Okay, I'm not trying to attack anyone specifically, because the desire to to utilize resources more effectively to improve the quality of life is always an admirable thing. However, Sure's statement still sums up the problem.
It's usually the same people who demand (insert name of prosperous nation here) should do more to help protect the citizens of some other sovereign nation who are victims of a ruthless dictatorship who will just as quickly march on the capital to protest the government's policy of trying to "police the world" with shouts of "no blood for oil" after ousting a dictator who used chemical warfare against his own people.
A purely hypothetical situation, you understand, but the point I hope is made.
Likewise, the tendency of people to protest the presence of police in their neighborhood (just there to "harass" people minding their own business) are the same people who shout the loudest when the police failed to prevent the theft of their kid's bicycle left unattended in the driveway overnight.
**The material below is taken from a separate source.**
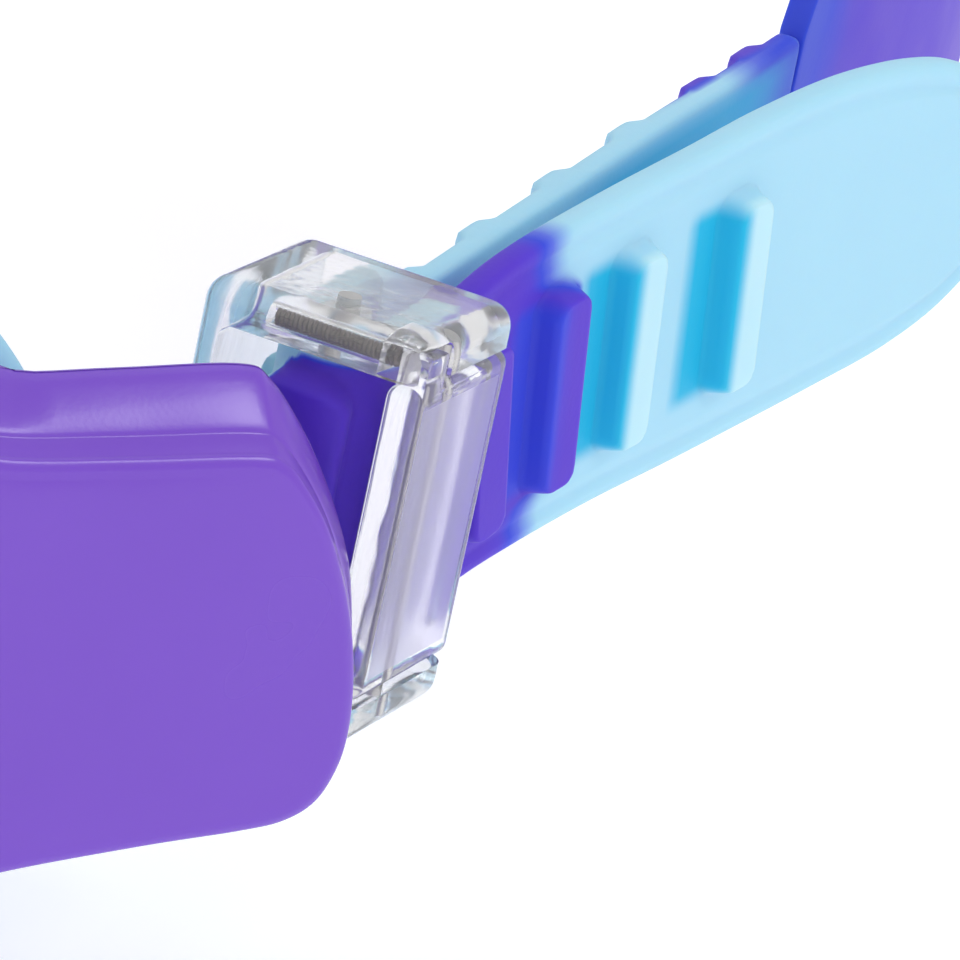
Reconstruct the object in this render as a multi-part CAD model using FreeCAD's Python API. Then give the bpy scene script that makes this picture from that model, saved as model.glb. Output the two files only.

Oh, and back to the original topic?
Bottom line is, people are going to eventually die of something. I don't see the problem as a "rise" in incidences of cancer and heart disease. Back when the average life expectancy was much much lower, people died of smallpox and cholera and infections from injuries before they had lived long enough to develop cancer or heart disease.
So, if tomorrow a "cure" for these conditions were developed, don't you think we might see a "rise" in the incidence of death from something else? And people will scratch their heads and wonder why we're seeing more and more of it.
At least it will provide a filler for slow news days.